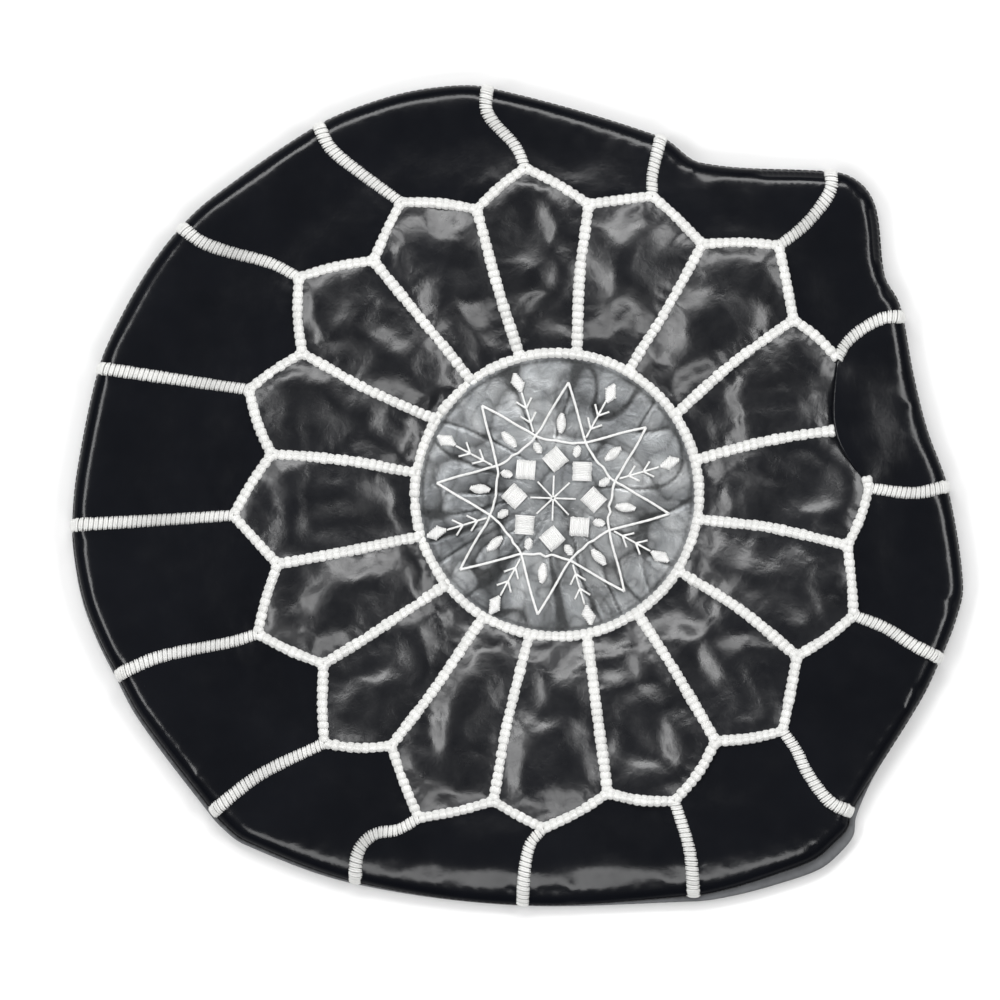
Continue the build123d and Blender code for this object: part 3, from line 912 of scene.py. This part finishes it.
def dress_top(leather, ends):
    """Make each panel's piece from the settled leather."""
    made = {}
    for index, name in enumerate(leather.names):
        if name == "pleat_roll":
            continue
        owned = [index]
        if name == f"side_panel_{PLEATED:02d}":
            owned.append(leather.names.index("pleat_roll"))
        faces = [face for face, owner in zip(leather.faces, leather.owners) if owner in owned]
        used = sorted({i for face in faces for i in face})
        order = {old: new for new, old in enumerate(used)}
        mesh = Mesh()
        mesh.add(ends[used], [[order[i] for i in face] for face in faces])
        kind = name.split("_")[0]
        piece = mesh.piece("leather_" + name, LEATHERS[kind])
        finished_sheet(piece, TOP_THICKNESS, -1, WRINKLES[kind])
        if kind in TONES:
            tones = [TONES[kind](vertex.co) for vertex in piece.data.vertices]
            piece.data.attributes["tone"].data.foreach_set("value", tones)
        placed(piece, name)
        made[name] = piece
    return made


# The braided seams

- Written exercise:
Once more, set down the full listing, verbatim.

- Written response:
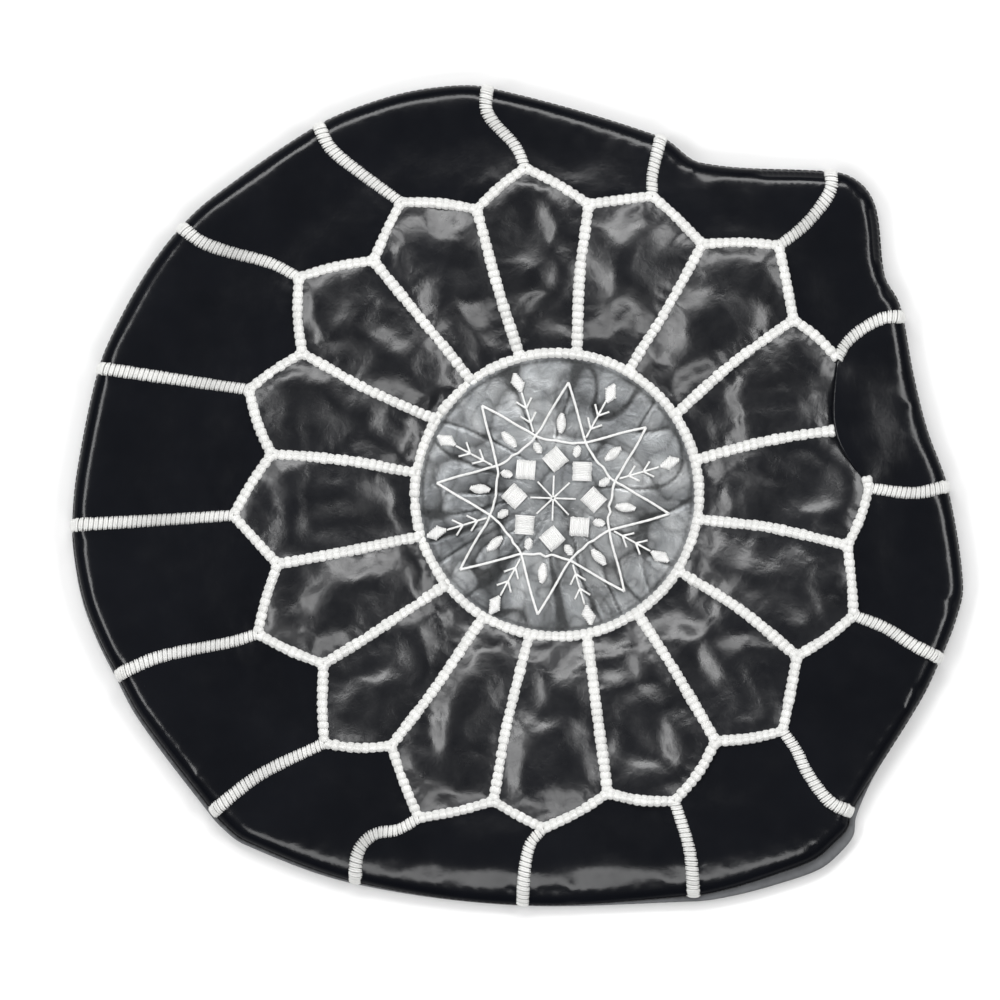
Continue the build123d and Blender code for this object: part 3, from line 912 of scene.py. This part finishes it.
def dress_top(leather, ends):
    """Make each panel's piece from the settled leather."""
    made = {}
    for index, name in enumerate(leather.names):
        if name == "pleat_roll":
            continue
        owned = [index]
        if name == f"side_panel_{PLEATED:02d}":
            owned.append(leather.names.index("pleat_roll"))
        faces = [face for face, owner in zip(leather.faces, leather.owners) if owner in owned]
        used = sorted({i for face in faces for i in face})
        order = {old: new for new, old in enumerate(used)}
        mesh = Mesh()
        mesh.add(ends[used], [[order[i] for i in face] for face in faces])
        kind = name.split("_")[0]
        piece = mesh.piece("leather_" + name, LEATHERS[kind])
        finished_sheet(piece, TOP_THICKNESS, -1, WRINKLES[kind])
        if kind in TONES:
            tones = [TONES[kind](vertex.co) for vertex in piece.data.vertices]
            piece.data.attributes["tone"].data.foreach_set("value", tones)
        placed(piece, name)
        made[name] = piece
    return made


# The braided seams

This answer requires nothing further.